The Petty Yet Highly Effective Activists
Harmodius and Aristogeiton, from Aristotle’s ‘The Athenian Constitution’
The lovers Harmodius and Aristogeiton are “tyrant slayers,” battling valiantly for democracy — and to settle a petty squabble. “It’s all a little spat because some guy hits on this really pretty boy and his older lover takes issue with it,” Professor Worman explained. “It’s very individual and personal, but the story is situated in such a way that it attaches to the beginnings of democracy something homoerotic or homosexual at the core.”
The assassins-slash-lovers execute an exciting, messy plot and vow to take everyone down with them, if they go. Donna Zuckerberg, the author of “Not All Dead White Men: Classics and Misogyny in the Digital Age,” described Harmodius and Aristogeiton as “a pair who show that love brings out the best in us — not necessarily the best morally, but the best performance.”

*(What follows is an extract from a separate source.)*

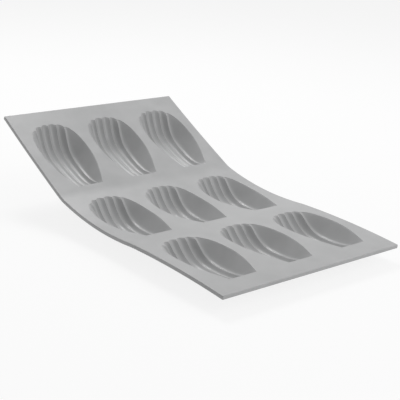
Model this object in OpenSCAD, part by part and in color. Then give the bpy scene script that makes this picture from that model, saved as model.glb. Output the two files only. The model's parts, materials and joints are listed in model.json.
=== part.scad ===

The Sporty Butch Bisexual Top
Philaenis, from Martial’s ‘Epigrams’
Philaenis likes working out, drinking and sexually dominating people of all genders. “We might conceive of her as bisexual, but in the ancient world, we’re probably thinking not so much about identity but what kind of sex you have,” said Tom Sapsford, an assistant professor at Boston College who researches gender and sexuality in ancient Greece and Rome. “She’s trying to have sex in the most manly way.”
“She’s meant to be a parody of an androgynous or tomboyish woman, but I think, inadvertently, that gives her a lot of power,” Mr. Hewitt, the poet, said. “I imagine her as big and tattooed, maybe in a suit like a bouncer, laying down the law at a dive bar.”
The Unlucky Model Whose Heart Breaks Easily
Apollo, from Ovid’s ‘Metamorphoses’
Here is someone who has it all, except luck in love. In “300,000 Kisses,” there is not one but two stories, both translated from “Metamorphoses,” about the gorgeous sun god Apollo falling deeply in love with a beautiful mortal man, who dies in some poetic way (a discus to the face; a fracas with a stag).
“He’s like the lonely model, adored by everyone, who nothing ever goes right for,” Mr. Hewitt said, “or like Ariana Grande or Jennifer Aniston.”
Apollo is “not one of those gods who has a primary partner,” Dr. Zuckerberg said. (In that respect, he’s in lofty company.) “He’s one of those people who falls so hard and every new person is the love of his life. And you believe that he believes it.”
The Lovesick, Desperate and Determined Witch
Sophia, whose name appears on a Supplementum Magicum tablet
Mr. Hewitt’s translation of a spell found on a magically binding tablet in Egypt during the rule of the Roman Empire describes a woman named Sophia who tries to enlist a variety of underworld deities to inflame the liver of another woman, Gorgonia, with love for her.
“There’s a bunny-boiler energy to Sophia, and something quite BDSM about this whole spell,” Mr. Hewitt said. “It crosses the line of consent many times.”
“What’s so rare about this text is that Sophia was a real woman, living in Upper Egypt,” Professor Sapsford said. “And so through that, we know that same-sex eroticism is happening there, at least openly enough that she will go to a scribe and have her name and this other woman’s name put on a document.”
The Anxious Couple on the Verge of a Gay Marriage
Iphis, from Ovid’s ‘Metamorphoses’
In this story, a mother raises her daughter as a boy to spare her child from death. When the daughter, Iphis, is promised to marry a beautiful woman, the girl is thrilled but also ashamed of her queer desire. Luckily, the gods intervene and transform Iphis into a man just in time for the wedding.
“It begs to be read as a queer story,” Dr. Zuckerberg said. “Is it queer love made normative through transformation, or is it the story of a trans man who gets his wish to be able to live in his gender?”
Dr. Zuckerberg sees a resonance with queer couples who are conflicted about their participation in that most heteronormative of institutions: marriage. “How do you take joy in the parts of the system that can make you feel seen without reinscribing its more oppressive elements?” she asked.
The Gaggle of Gays, Scrapping for a Fight
The Sacred Band, from Plutarch’s ‘Lives’
In “Lives,” Plutarch describes the Sacred Band as a successful army composed of pairs of lovers, whose affection and desire propel them to excellence.
For the illustration, Mr. Hall set about capturing “this mix of strength and softness” in his soldiers, he said. For Mr. Hewitt, the Sacred Band, with its fierce determination and reliance on gay affection, reminds him of a contemporary Pride march. As he writes in his introduction to the tale, activists with the AIDS coalition ACT UP in the 1990s used a fragment from this Plutarch passage in a famous pamphlet they passed around that declared: “An Army of Lovers Cannot Lose.”